8En 1993, j'ai été la candidate du PS aux élections législatives. Grâce à tous les militants, la campagne s'est déroulée dans une bonne ambiance. Certes, dans le contexte général de 1993, j'ai été battue mais nous étions majoritaires sur Morlaix. Et en 1997, nous l'avons emporté et je suis entrée dans le gouvernement de Lionel Jospin jusqu'en 2002. Aujourd'hui, en décembre 2005, le climat politique est très différent de celui des années 1970-1980 : il y avait de l'enthousiasme, l'espoir fort de changer les choses, l'internationalisme, le souvenir encore actif de 1936 et de 1945. Il y a eu en 1983-1984 le tournant majeur du réalisme face à l'utopie. La politique perd son langage et est beaucoup plus compliquée. Au pouvoir, la technicité politique remplace le discours politique.
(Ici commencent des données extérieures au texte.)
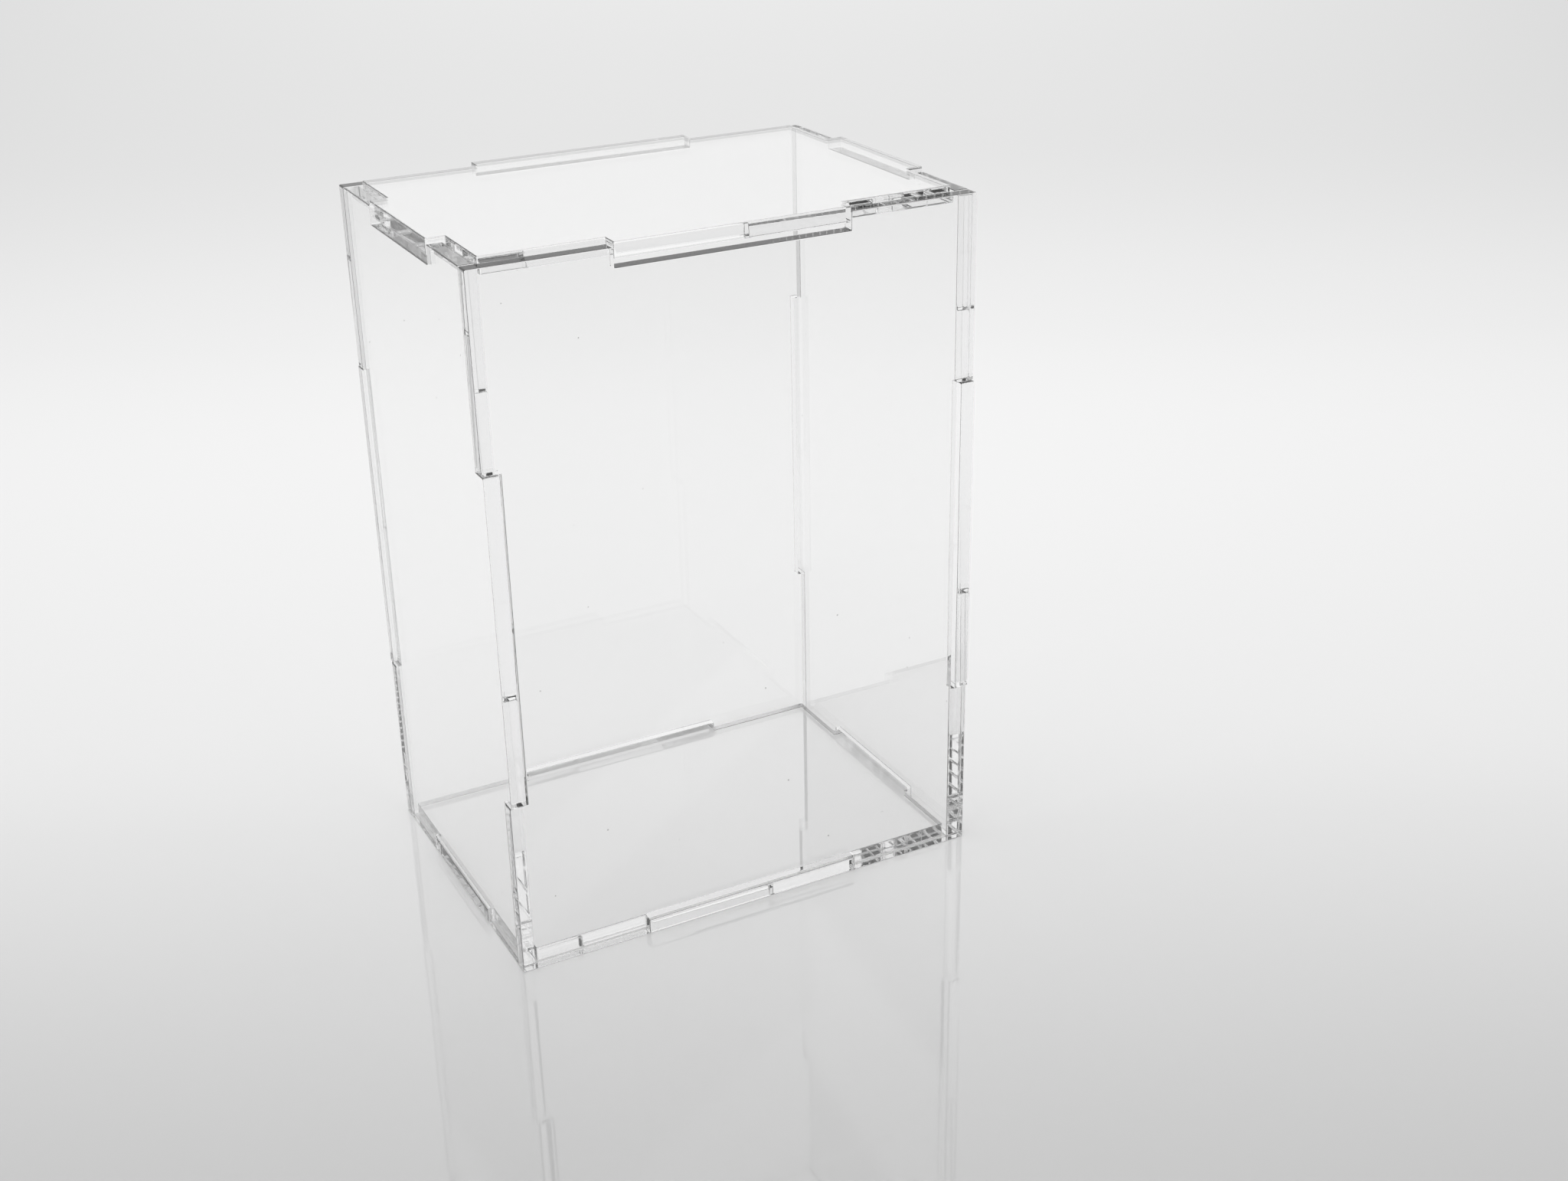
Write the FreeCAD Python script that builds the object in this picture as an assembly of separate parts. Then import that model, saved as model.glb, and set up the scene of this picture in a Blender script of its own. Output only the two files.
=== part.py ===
# Clear acrylic display case: six laser-cut sheets slotted together with fingers.
# Millimetres.  Origin at the centre of the underside, +Z up, front towards -Y.
import FreeCAD, Part
import os

# Driving sizes
WIDTH = 100.0         # outside, over the outer faces of the side walls
DEPTH = 70.0          # outside, over the outer faces of the front and back walls
WALL_HEIGHT = 139.0   # of the four walls, without the lid
SHEET = 3.0           # thickness of the sheet that every piece is cut from
FINGER = 3.6          # how far a finger stands out, and how deep a notch is cut
FINGER_SHARE = 0.5    # share of each edge, between the corners, that its finger takes
FIT_GAP = 0.1         # free play on each side of a finger in its notch
LID_GAP = 1.6         # between the lid's fingers and the notch floors, as it stands
CORNER_RADIUS = 0.3   # left by the cutting beam at each outer corner of an outline

# Sizes that follow from them
HALF_WIDTH = WIDTH / 2
HALF_DEPTH = DEPTH / 2
HALF_HEIGHT = WALL_HEIGHT / 2
FINGER_X = FINGER_SHARE * (HALF_WIDTH - FINGER)    # half lengths of the fingers
FINGER_Y = FINGER_SHARE * (HALF_DEPTH - FINGER)
FINGER_Z = FINGER_SHARE * (HALF_HEIGHT - FINGER)
LID_LEVEL = WALL_HEIGHT - FINGER + LID_GAP         # underside of the lid

# The two directions a sheet is drawn in, and the one it is thick in
LEVEL = ((1, 0, 0), (0, 1, 0), (0, 0, 1))
ACROSS = ((1, 0, 0), (0, 0, 1), (0, 1, 0))
ALONG = ((0, 1, 0), (0, 0, 1), (1, 0, 0))


def outline(half, middle, step):
    """Corners of a rectangle whose four edges each step once, about their middles.

    half is half of its width and height.  middle is half of each step's length, along
    the width and along the height.  step is how far the upright edges and then the
    level ones move there: outwards for a finger, and negative, inwards, for a notch.
    """
    quarter = [
        (half[0] + step[0], middle[1]),
        (half[0], middle[1]),
        (half[0], half[1]),
        (middle[0], half[1]),
        (middle[0], half[1] + step[1]),
    ]
    back = quarter[::-1]
    points = list(quarter)
    points += [(-u, v) for u, v in back]
    points += [(-u, -v) for u, v in quarter]
    points += [(u, -v) for u, v in back]
    return points


def outer_corners(points):
    """The corners that stick out of an outline drawn anticlockwise, not its inner ones."""
    found = []
    for i, (u, v) in enumerate(points):
        before = points[i - 1]
        after = points[(i + 1) % len(points)]
        turn = (u - before[0]) * (after[1] - v) - (v - before[1]) * (after[0] - u)
        if turn > 0:
            found.append((u, v))
    return found


def edge_between(sheet, low, high):
    """The edge of the sheet that joins these two corners."""
    for edge in sheet.Edges:
        ends = [vertex.Point for vertex in edge.Vertexes]
        if all(min(end.distanceToPoint(corner) for end in ends) < 0.001 for corner in (low, high)):
            return edge


def cut_sheet(points, plane, centre, low):
    """Sheet with this outline about centre, starting at low in the plane's thickness."""
    u_axis, v_axis, normal = [FreeCAD.Vector(*axis) for axis in plane]
    start = FreeCAD.Vector(*centre) + normal * low
    corners = [start + u_axis * u + v_axis * v for u, v in points]
    face = Part.Face(Part.makePolygon(corners + corners[:1]))
    sheet = face.extrude(normal * SHEET)
    rounded = [start + u_axis * u + v_axis * v for u, v in outer_corners(points)]
    edges = [edge_between(sheet, corner, corner + normal * SHEET) for corner in rounded]
    return sheet.makeFillet(CORNER_RADIUS, edges)


def level_sheet(low):
    """Lid or base: inside the walls, with a finger out through each of them."""
    points = outline(
        (HALF_WIDTH - FINGER, HALF_DEPTH - FINGER),
        (FINGER_X, FINGER_Y),
        (FINGER, FINGER),
    )
    return cut_sheet(points, LEVEL, (0, 0, 0), low)


def wide_wall(low):
    """Front or back wall: notched on all four edges."""
    points = outline(
        (HALF_WIDTH, HALF_HEIGHT),
        (FINGER_X + FIT_GAP, FINGER_Z + FIT_GAP),
        (-FINGER, -FINGER),
    )
    return cut_sheet(points, ACROSS, (0, 0, HALF_HEIGHT), low)


def side_wall(low):
    """Left or right wall: between the wide walls, with a finger through each of them."""
    points = outline(
        (HALF_DEPTH - SHEET, HALF_HEIGHT),
        (FINGER_Y + FIT_GAP, FINGER_Z),
        (FINGER, -FINGER),
    )
    return cut_sheet(points, ALONG, (0, 0, HALF_HEIGHT), low)


pieces = {
    "base": level_sheet(0),
    "front_wall": wide_wall(-HALF_DEPTH),
    "back_wall": wide_wall(HALF_DEPTH - SHEET),
    "left_wall": side_wall(-HALF_WIDTH),
    "right_wall": side_wall(HALF_WIDTH - SHEET),
    "lid": level_sheet(LID_LEVEL),
}

os.makedirs("parts", exist_ok=True)
for name, shape in pieces.items():
    shape.exportStep("parts/" + name + ".step")
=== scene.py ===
# %% [markdown]
# A tall clear display case made of six laser-cut sheets of acrylic that slot together
# with fingers, and a lid that lifts off.  Clear sheet has no colour to paint.  What the
# eye sees is its edges, because light is bent there and piped along inside the sheet.
# So the work goes into the true shape of each cut edge, and into what stands around the
# case for the edges to show.

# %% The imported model, which fixes every place and size
import math

import bpy
import numpy as np
from mathutils import Matrix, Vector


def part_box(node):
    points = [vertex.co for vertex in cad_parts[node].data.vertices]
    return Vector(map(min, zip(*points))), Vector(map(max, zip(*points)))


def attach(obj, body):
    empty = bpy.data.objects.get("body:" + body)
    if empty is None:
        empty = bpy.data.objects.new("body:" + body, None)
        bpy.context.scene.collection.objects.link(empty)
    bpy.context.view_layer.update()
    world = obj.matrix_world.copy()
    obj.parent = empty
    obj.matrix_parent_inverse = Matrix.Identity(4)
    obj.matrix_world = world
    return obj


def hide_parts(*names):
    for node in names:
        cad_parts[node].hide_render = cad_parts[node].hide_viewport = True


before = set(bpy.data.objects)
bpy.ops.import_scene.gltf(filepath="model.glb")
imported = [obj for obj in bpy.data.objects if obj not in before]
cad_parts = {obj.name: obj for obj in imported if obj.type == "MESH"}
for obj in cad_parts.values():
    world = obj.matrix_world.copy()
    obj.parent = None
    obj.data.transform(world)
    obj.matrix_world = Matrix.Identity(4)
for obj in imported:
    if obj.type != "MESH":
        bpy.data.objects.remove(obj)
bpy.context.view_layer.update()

MM = 0.001

# %% [markdown]
# Every sheet follows from a few sizes.  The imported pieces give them: the front wall's box
# tells the thickness of the sheet, and the side wall's box tells how far its finger stands
# out through the front wall.  Reading them here keeps the looks true to the model.

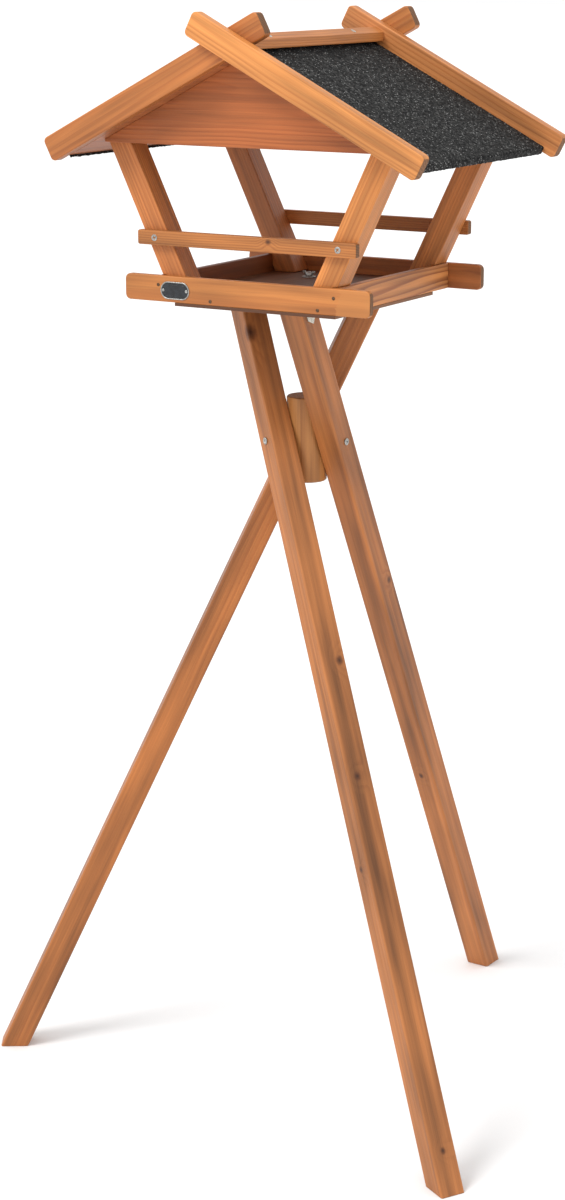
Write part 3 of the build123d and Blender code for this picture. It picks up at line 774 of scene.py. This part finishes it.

9Intervention orale enregistrée, transcrite et résumée par Christian Bougeard.
Notes de bas de page
1 Le PCMLF est un parti marxiste-léniniste « maoïste » fondé en 1967 et dissous lors des événements de mai-juin 1968. Il se reconstitue clandestinement et s'exprime au travers du journal et de l'organisation L'Humanité Rouge. Ce parti d'extrême gauche connaît des scissions en 1969-1970. En Bretagne, les groupes Le Travailleur de l'Ouest et Drapeau Rouge-Rennes révolutionnaire sont issus du PCMLF au début des années 1970.
2 En 1990, au congrès de Rennes, Marie Jacq, députée de Morlaix et Jean-Jean Cléac'h, conseiller général de Morlaix soutiennent la motion Rocard.